A few other Melbourne highlights: Ranjani Shettar at the NGV, wandering around the Queen Victoria and Fitzroy Gardens, watching Penguins at the St. Kilda Pier, and a night out at Dracula's Cabaret dinner theater. Hello vampires!

Monday, November 21, 2011

Mind the Gap

she said:

Our original three days just wasn't enough to take in everything we wanted to in the Blue Mountains so we extended our stay to do some more hikes and WWOOF (work for accommodation) at a hostel we love too much to leave just yet.

One of our extra hikes took us out past the town of Blackheath (two train stops from Katoomba) to a place without trail markers but recommended by many: Hanging Rock. (Found out later it's also the place pictured on the cover of Lonely Planet Australia.)

The first hour of the hike doesn't seem like much, a fire road through trees that doesn't offer much in terms of terrain changes. Then you reach a sign telling you to watch out for cliffs and it's another 100 steps to the end of the world.

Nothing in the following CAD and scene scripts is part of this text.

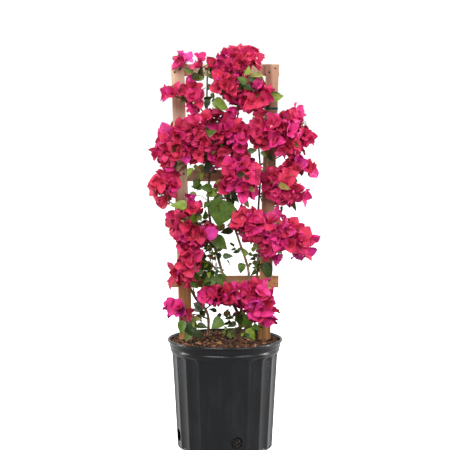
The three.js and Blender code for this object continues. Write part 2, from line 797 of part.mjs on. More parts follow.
// The boughs, then the stem inside each mass, then the masses one by one, each clear of all the others.
const standing = [pot, rootBall, ...[...posts, ...rails].map(placedSolid)];
standing.push(...Object.values(limbs).map((limb) => limb.solid));
const masses = withRearPartners(MASSES);
for (const mass of masses.filter((each) => each.way)) {
  mass.carrier = makeBough(limbs[mass.limb], mass);
  wood.add(`bough_${mass.name}`, mass.carrier.solid, BARK);
  standing.push(mass.carrier.solid);
}
for (const mass of masses) {
  const limb = limbs[mass.limb];
  const aim = mass.middle.clone().addScaledVector(UP, -0.4 * mass.reach.z);
  const ending = mass.carrier ?? (mass.tip ? limb : null);
  mass.stem = massStem(mass, ending ?? limb, ending ? 1 : nearestShare(limb, aim));
}
const crown = makeSection("crown");
for (const mass of masses) {
  const waiting = masses.filter((other) => other !== mass).map((other) => other.stem.solid);
  const solid = growMass(mass, [...standing, ...waiting]);
  crown.add(mass.name, solid, mass.blooms ? BLOSSOM : LEAVES);
  standing.push(solid);
}

const plant = new THREE.Group();
plant.name = "bougainvillea";
plant.add(container.group, trellis.group, wood.group, crown.group);

export default plant;
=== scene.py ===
"""A bougainvillea in full bloom, trained up the small trellis in its nursery pot.

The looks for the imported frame: metres, +Z up, the underside of the pot at the origin, the front
facing -Y. Sizes below are in millimetres, and turn into metres where a mesh is made.
"""

import logging
import math
import sys
from contextlib import contextmanager
from dataclasses import dataclass, field
from enum import Enum
from functools import cache
from typing import Any, Callable, ClassVar, Iterable, Iterator, Sequence

import bmesh
import bpy
import numpy as np
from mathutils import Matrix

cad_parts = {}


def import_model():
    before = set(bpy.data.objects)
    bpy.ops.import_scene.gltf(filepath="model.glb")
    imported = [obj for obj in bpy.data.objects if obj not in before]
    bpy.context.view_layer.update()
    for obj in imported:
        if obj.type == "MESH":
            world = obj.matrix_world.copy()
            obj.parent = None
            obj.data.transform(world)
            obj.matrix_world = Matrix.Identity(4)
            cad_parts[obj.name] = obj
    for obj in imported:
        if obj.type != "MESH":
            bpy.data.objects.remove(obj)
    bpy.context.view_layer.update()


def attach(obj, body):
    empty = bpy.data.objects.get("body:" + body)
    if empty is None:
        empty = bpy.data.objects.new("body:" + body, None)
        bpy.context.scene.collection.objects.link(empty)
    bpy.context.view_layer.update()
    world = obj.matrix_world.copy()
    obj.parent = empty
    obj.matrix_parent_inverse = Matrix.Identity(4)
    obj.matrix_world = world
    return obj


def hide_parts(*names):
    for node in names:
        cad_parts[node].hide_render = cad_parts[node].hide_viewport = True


MM = 0.001
CLEARANCE = 0.3
BODY = "root"
LOG = logging.getLogger("bougainvillea")

Triple = tuple[float, float, float]
Colour = tuple[float, float, float, float]
Pair = tuple[float, float]
Rows = np.ndarray
Draws = np.random.Generator
Face = tuple[int, ...]
Piece = bpy.types.Object


# Shader maths


class Wire:
    """A shader socket that takes part in plain arithmetic."""

    def __init__(self, graph: "Graph", socket: bpy.types.NodeSocket) -> None:
        """Wraps a socket of a graph."""
        self.graph = graph
        self.socket = socket

    def _math(self, operation: str, left: "Wire | float", right: "Wire | float") -> "Wire":
        """The result of one Math node on two values."""
        return self.graph.node("ShaderNodeMath", {"operation": operation}, {0: left, 1: right})

    def __add__(self, other: "Wire | float") -> "Wire":
        """self + other."""
        return self._math("ADD", self, other)

    def __sub__(self, other: "Wire | float") -> "Wire":
        """self - other."""
        return self._math("SUBTRACT", self, other)

    def __rsub__(self, other: float) -> "Wire":
        """other - self."""
        return self._math("SUBTRACT", other, self)

    def __mul__(self, other: "Wire | float") -> "Wire":
        """self * other."""
        return self._math("MULTIPLY", self, other)

    __radd__ = __add__
    __rmul__ = __mul__


class Graph:
    """A node tree, with the nodes that the finishes need."""

    def __init__(self, tree: bpy.types.NodeTree) -> None:
        """Takes a tree."""
        self.tree = tree

    def _fill(self, socket: bpy.types.NodeSocket, value: "Wire | float | Sequence[float]") -> None:
        """Links a wire to a socket, or sets the socket's own value.

        Args:
            socket: an input.
            value: a wire, or the value.
        """
        if isinstance(value, Wire):
            self.tree.links.new(value.socket, socket)
        else:
            socket.default_value = value

    def node(
        self, kind: str, settings: dict | None = None, values: dict | None = None, output: int | str = 0
    ) -> Wire:
        """Adds any node.

        Args:
            kind: the node's type.
            settings: its properties.
            values: the values or wires of its sockets, by name or number.
            output: the socket that comes back.

        Returns:
            That output as a wire.
        """
        made = self.tree.nodes.new(kind)
        for key, value in (settings or {}).items():
            setattr(made, key, value)
        for key, value in (values or {}).items():
            self._fill(made.inputs[key], value)
        return Wire(self, made.outputs[output])

    def place(self, stretch: Triple = (1.0, 1.0, 1.0)) -> Wire:
        """Object coordinates, stretched along each axis."""
        where = self.node("ShaderNodeTexCoord", output="Object")
        return self.node("ShaderNodeMapping", values={"Vector": where, "Scale": stretch})

    def noise(
        self, scale: float, detail: float = 3.0, rough: float = 0.5, stretch: Triple = (1.0, 1.0, 1.0)
    ) -> Wire:
        """Noise from 0 to 1: clouds per metre, octaves, their fineness, and the stretch of each axis."""
        values = {"Vector": self.place(stretch), "Scale": scale, "Detail": detail, "Roughness": rough}
        return self.node("ShaderNodeTexNoise", values=values)

    def step(self, value: Wire, low: float, high: float) -> Wire:
        """A smooth step from 0 at low to 1 at high."""
        values = {"Value": value, "From Min": low, "From Max": high}
        return self.node("ShaderNodeMapRange", {"interpolation_type": "SMOOTHSTEP"}, values)

    def blend(self, share: "Wire | float", first: "Wire | Colour", second: "Wire | Colour") -> Wire:
        """A mix of two colours, with a share of the second."""
        return self.node("ShaderNodeMix", {"data_type": "RGBA"}, {0: share, 6: first, 7: second}, output=2)

    def bump(self, height: Wire, strength: float, distance: float) -> Wire:
        """A normal from a relief of 0 to 1, its strength, and its depth in metres."""
        values = {"Height": height, "Strength": strength, "Distance": distance}
        return self.node("ShaderNodeBump", values=values)


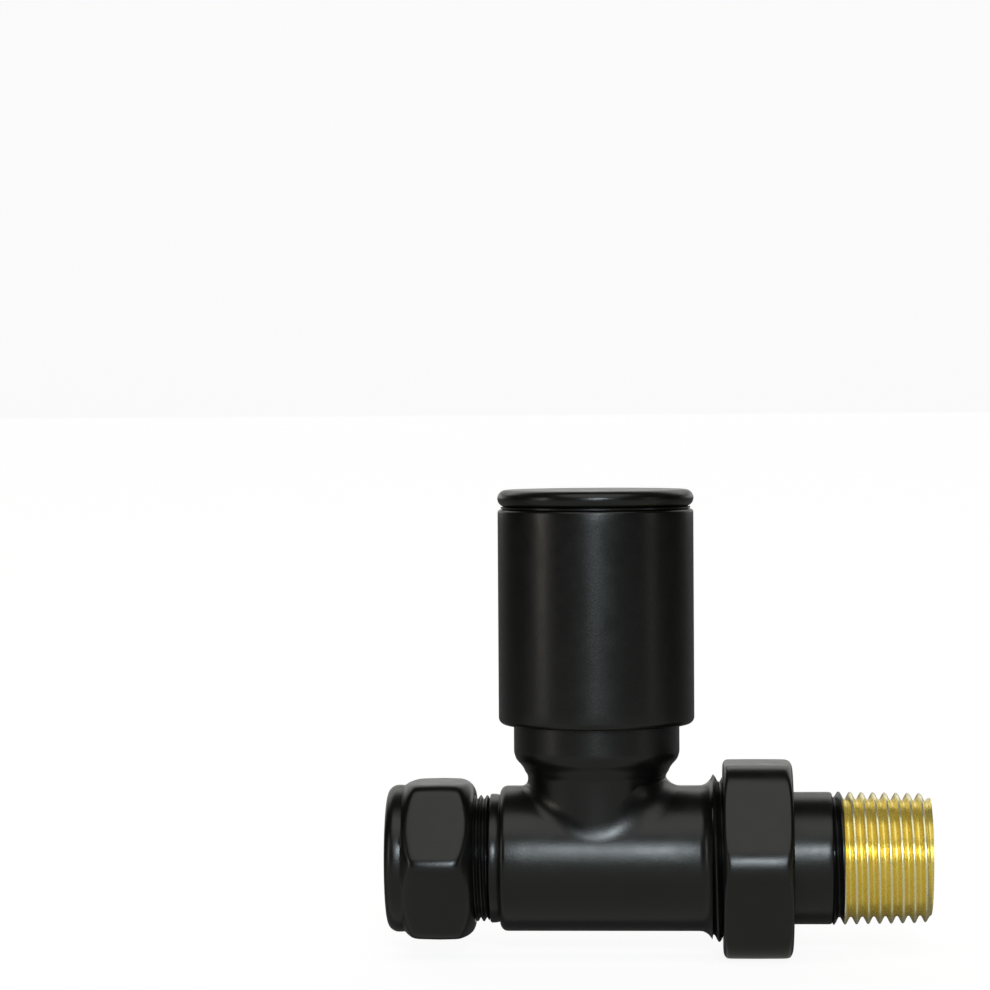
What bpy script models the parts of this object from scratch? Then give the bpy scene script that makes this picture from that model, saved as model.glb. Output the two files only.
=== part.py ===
"""Straight lockshield radiator valve, closed. Metres, +Z up, waterway along X, spindle axis along Z."""

import math

import bmesh
import bpy

MM = 0.001
TAU = 2 * math.pi
SMOOTH_BELOW = math.radians(32)

# Facets round each kind of piece. Pieces with a hexagon need a multiple of six.
FACETS_BODY = 30
FACETS_NECK = 36
FACETS_NUT = 30
FACETS_TAIL = 30
FACETS_CAP = 36
FACETS_BONNET = 24
FACETS_SPINDLE = 24
FACETS_SMALL = 18

# Pipe side, millimetres along X from the spindle axis.
BODY_LEFT = -26.0
SHOULDER_LEFT = -16.9
BARREL_LEFT = -15.3
BARREL_RADIUS = 11.5
SHOULDER_RADIUS = 10.2
M20_PITCH = 1.0
M20_CREST = 10.0
M20_ROOT = 9.39
M20_DATUM = -17.7
PIPE_BORE = 7.6
PIPE_STOP = -14.0
STOP_BORE = 6.6
MOUTH_SLOPE = 0.611
PIPE_CONE_END = -24.2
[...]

The trail from Blackheath.

The world ends here.

And in case standing on the edge of the world isn't enough of a rush, you have the option of jumping "the gap" over to Hanging Rock. The leap of about 3 feet from one piece of solid ground to another doesn't sound like much, but the possibility of a misplaced foot and the 300 (or more) feet you might fall was too much for me. I stayed to my side thinking "Please don't let this be the day someone misses."

he said:

I've never been so afraid in my whole life. Looking down you will get vertigo from the sheer magnitude of these cliff faces.  I kept thinking to myself you could die five times before you even hit the treetops and then you still have to fall the whole length of a tree.  That is how far down these cliffs go.  S t r a i g h t   D o w n .

We had gone to hanging rock before but I didn't have the guts to go to the edge because all you have is a strip that is about a meter wide.  On our second trip out there I gathered the gumption to stand up on it, after the wind stopped and after I dismissed "a healthy appreciation for life".  Even thinking back on it I get an adrenaline rush.  On the edge you're surrounded by death on three sides.  Clearly, I chose correctly on the way back.  It wasn't hard to find the right way though, all I had to do was follow her screams, "OK, YOU'RE DONE, I GOT THE PICTURE!!"

Thank you Flying Fox for offering so much insight to the Blue Mountains. Hello, Melbourne.